Source data.
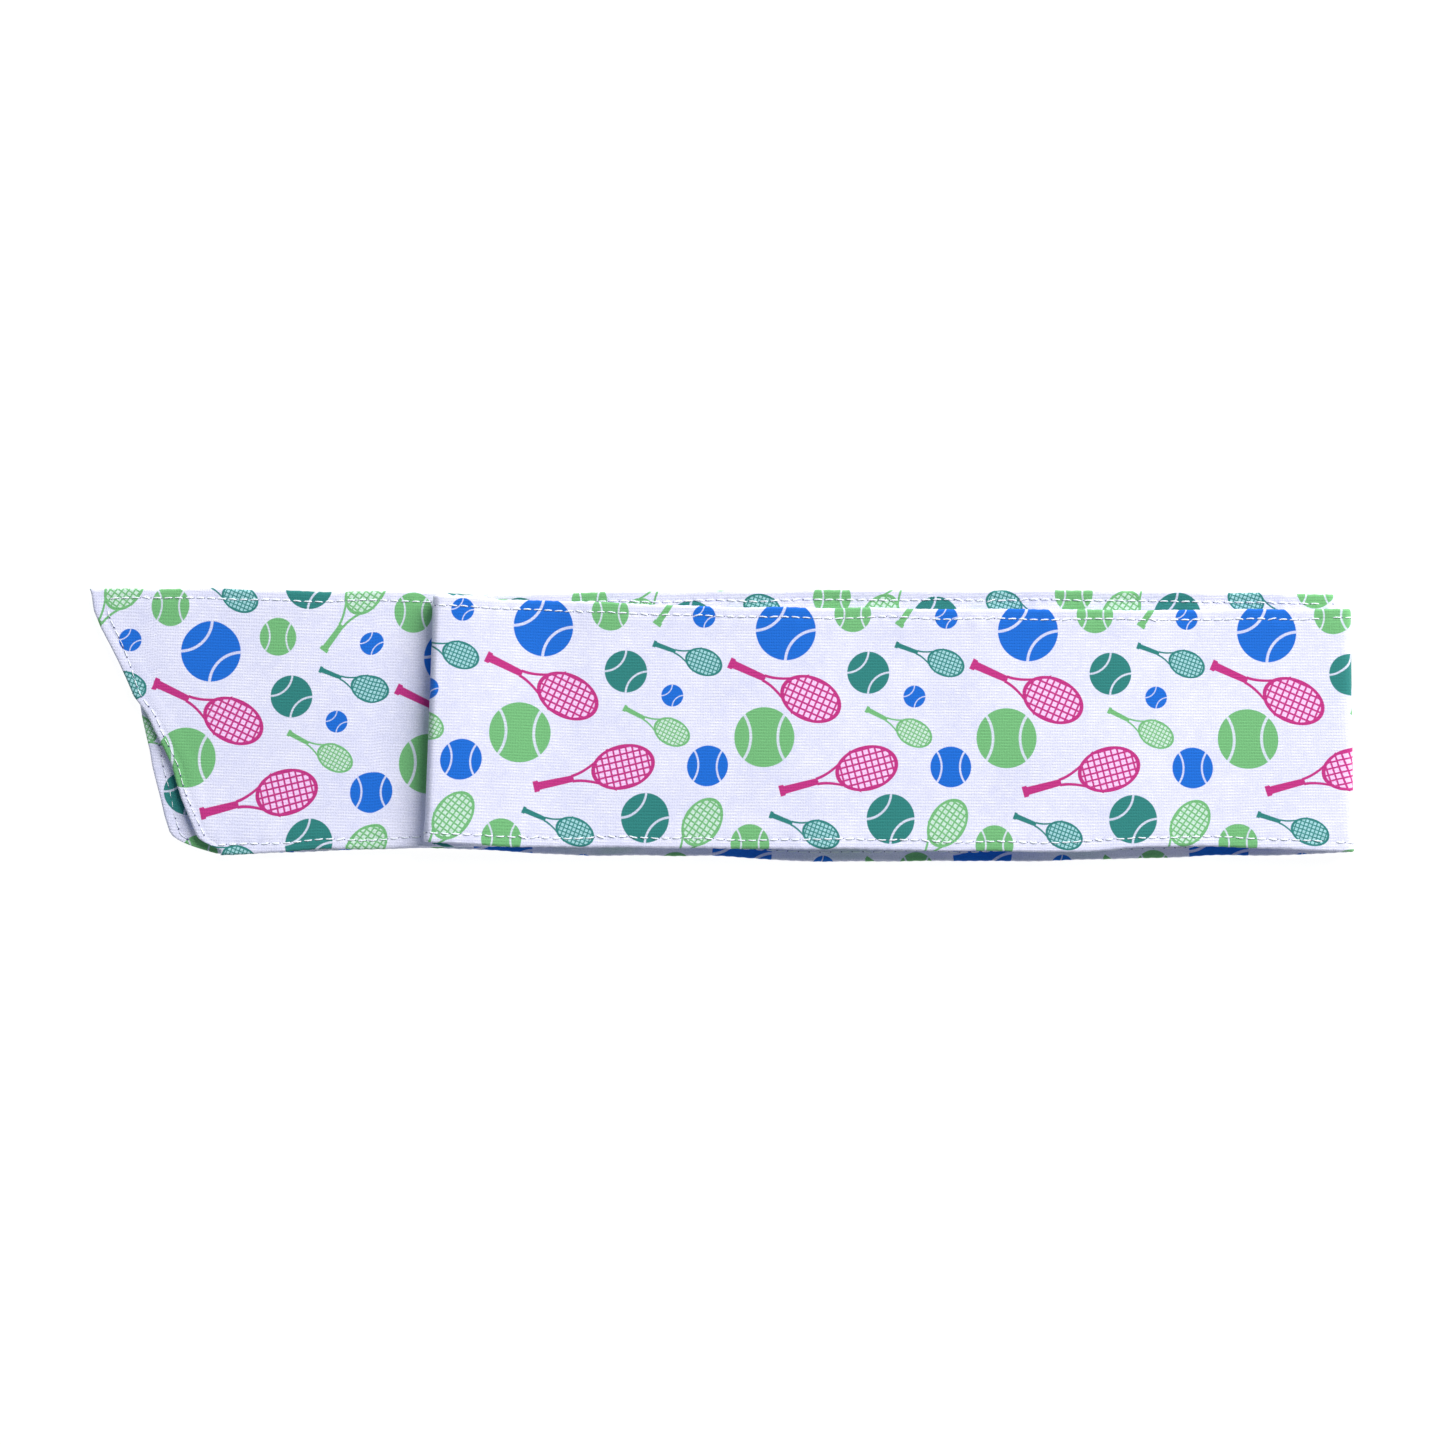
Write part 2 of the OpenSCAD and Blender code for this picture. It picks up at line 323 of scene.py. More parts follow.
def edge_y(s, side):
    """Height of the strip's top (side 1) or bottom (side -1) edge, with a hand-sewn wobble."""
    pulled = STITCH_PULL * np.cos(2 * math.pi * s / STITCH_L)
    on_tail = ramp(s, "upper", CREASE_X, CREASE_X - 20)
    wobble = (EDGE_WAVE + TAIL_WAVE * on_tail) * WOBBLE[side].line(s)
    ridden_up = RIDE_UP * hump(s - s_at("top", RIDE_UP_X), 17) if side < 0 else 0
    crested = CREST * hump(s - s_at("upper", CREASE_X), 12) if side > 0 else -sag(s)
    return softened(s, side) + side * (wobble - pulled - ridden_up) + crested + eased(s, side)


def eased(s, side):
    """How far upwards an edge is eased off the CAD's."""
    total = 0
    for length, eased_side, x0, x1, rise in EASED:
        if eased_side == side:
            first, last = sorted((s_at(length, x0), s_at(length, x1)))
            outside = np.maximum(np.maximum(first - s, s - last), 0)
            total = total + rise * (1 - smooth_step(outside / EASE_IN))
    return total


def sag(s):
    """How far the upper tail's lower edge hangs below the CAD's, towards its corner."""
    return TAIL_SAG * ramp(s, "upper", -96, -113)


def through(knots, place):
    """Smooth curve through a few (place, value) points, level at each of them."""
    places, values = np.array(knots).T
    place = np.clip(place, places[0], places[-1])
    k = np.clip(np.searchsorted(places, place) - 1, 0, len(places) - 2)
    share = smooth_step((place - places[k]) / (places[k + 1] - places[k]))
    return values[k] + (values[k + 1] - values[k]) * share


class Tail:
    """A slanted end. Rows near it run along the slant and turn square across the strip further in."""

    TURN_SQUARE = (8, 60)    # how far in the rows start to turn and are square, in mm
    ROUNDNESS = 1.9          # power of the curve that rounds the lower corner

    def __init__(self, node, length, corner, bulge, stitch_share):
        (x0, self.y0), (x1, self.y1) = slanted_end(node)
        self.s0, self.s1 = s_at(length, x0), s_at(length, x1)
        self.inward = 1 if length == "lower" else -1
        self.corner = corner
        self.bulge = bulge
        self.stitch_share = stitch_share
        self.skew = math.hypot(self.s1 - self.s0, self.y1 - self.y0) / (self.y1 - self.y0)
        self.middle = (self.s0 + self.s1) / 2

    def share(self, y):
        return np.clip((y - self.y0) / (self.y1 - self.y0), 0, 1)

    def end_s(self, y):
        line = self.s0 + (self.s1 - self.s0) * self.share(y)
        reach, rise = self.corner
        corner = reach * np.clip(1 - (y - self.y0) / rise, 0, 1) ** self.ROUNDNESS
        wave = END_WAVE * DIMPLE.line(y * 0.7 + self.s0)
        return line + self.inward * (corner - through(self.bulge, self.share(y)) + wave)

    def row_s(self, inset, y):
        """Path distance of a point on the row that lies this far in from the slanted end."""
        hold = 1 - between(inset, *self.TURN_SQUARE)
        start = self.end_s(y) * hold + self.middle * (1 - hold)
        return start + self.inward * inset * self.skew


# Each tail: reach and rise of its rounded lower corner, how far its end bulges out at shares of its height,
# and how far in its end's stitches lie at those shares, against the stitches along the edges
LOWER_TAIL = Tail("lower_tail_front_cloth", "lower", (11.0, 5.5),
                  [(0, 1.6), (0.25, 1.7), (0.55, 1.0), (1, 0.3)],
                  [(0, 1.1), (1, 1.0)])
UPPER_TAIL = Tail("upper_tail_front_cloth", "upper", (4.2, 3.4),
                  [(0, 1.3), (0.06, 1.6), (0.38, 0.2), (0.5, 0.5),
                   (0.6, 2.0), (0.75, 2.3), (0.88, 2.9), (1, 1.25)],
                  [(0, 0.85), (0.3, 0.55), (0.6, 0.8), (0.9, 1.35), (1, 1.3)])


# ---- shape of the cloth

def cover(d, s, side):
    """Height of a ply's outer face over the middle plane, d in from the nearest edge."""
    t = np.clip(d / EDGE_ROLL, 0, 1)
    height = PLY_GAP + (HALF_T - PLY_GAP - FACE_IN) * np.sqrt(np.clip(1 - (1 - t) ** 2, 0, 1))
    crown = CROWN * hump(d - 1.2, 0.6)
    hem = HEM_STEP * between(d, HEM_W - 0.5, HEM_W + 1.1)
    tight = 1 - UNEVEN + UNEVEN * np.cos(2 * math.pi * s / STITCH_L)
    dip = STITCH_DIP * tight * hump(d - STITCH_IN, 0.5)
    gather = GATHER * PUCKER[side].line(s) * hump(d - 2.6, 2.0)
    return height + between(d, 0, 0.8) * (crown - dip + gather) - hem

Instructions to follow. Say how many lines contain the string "this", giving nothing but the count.

Written answer. 2